## Stated task
Your answer should be a single number: the count of lines containing the string "this".
start Data provided
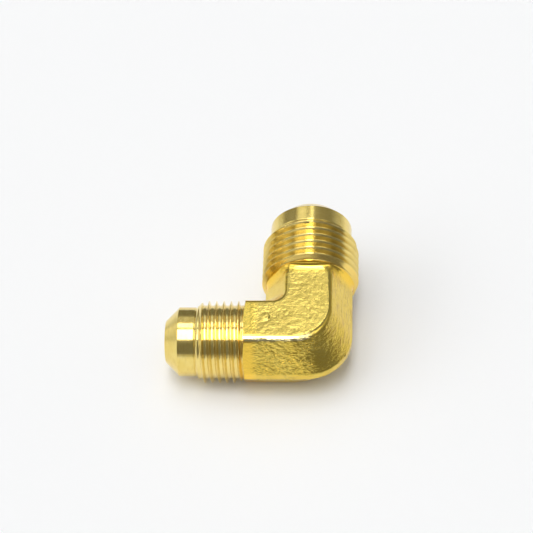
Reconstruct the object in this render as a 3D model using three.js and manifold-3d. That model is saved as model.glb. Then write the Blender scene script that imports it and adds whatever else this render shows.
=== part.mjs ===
// A forged brass 90 degree reducing flare elbow, made from one piece of metal.
//
// Frame: millimetres, +Z up. The origin is on the lower wrench flat, straight
// below the point where the two port axes cross. The small port points along -X
// and the large port along +Y. Everything is drawn with the crossing point at
// zero, in the forging's parting plane, and lifted as a whole at the end.
//
// Each port is a male 45 degree flare end: a 45 degree seat cone, a plain
// pilot, and a right-hand unified thread that runs out against the forged body.
// The body is a hexagonal section bent round the corner, drilled from both
// ports so that the two drillings meet.

import * as THREE from "three";
import { mergeVertices } from "three/addons/utils/BufferGeometryUtils.js";
import Module from "manifold-3d";

const { clamp, degToRad } = THREE.MathUtils;

// --------------------------------------------------------------------- ports
// A station is a distance from the crossing point along a port's axis.
const INCH = 25.4;

// Small port: 3/8 in tube, 5/8-18 UNF.
const SMALL = {
  pitch: INCH / 18,
  crestR: 7.87,
  rootR: 7.0,
  crestAt: 13.815, // a crest's station at angle crestAngle
  crestAngle: 36.8, // degrees
  shoulder: 12.35, // where the body ends
  runout: [12.55, 13.75], // thread crest grows to full height between these stations
  runoutR: 7.0, // crest radius where it starts to grow
  rise: [12.7, 13.4], // thread root reaches full depth between these stations
  riseR: 7.2, // root radius where it starts to deepen
  chamfer: [20.2, 21.45], // thread fades out between these stations
  pilotR: 6.64,
  coneAt: 24.87,
  tipR: 4.02,
  tipAt: 27.49,
  boreR: ((9 / 32) * INCH) / 2,
  boreTo: 0.6, // full-diameter drilling goes this far past the other axis
};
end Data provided
## Correct output
2